April 2026 - Steppenwolf by Hermann Hesse
Well, I liked Siddhartha a ton, so of course I had to read this too! This solidified Hesse as my favorite author. It tackles the question of suicide and personality in such a good way! Personality is multi-faceted, and is a bunch of little people shoved inside your head that all take turns existing.
May 2026 - Brave New World by Aldous Huxley
I read this for the first time in high school, but recently reread it for the book club. I had a wildly different read, and was way way more scared than I was before. This is made worse by the fact that Huxley initially said he thought it would maybe take ~600 years for society to hit this point, and later revised this to say it was possible in as little as ~100 after seeing the course of society.
May 2026 - Of Mice and Men by John Steinbeck
My day was ruined after finishing this. I've not read much American literature, and now I see I should really read more. "You said about them rabbits..."

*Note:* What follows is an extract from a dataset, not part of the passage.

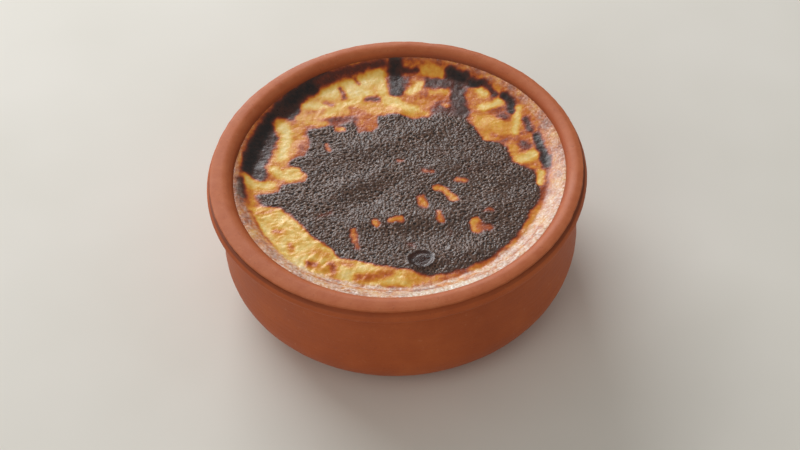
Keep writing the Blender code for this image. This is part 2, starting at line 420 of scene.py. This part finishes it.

June 2026 - Weapons of Math Destruction by Cathy O'Neil
This book is about how algorithms control modern society. I wasn't a huge fan of how this was written, but the information is very good. I do wish she went a bit more technical on her explanations, but I realize that due to how secretive these algorithms are, she simply doesn't always have the information to share. I took several notes of systems to check on after reading this, and was extremely nervous by the fact that this was written in 2016. It's probably gotten much worse since then!
June 2026 - Narcissus & Goldmund by Hermann Hesse
Clearly I am obsessed with Hesse. It was very fun to watch Hesse's mindset progress between Steppenwolf and this book. He didn't worry as much about the rot of society this time! Now he's worried about the differences between the artist and the thinker!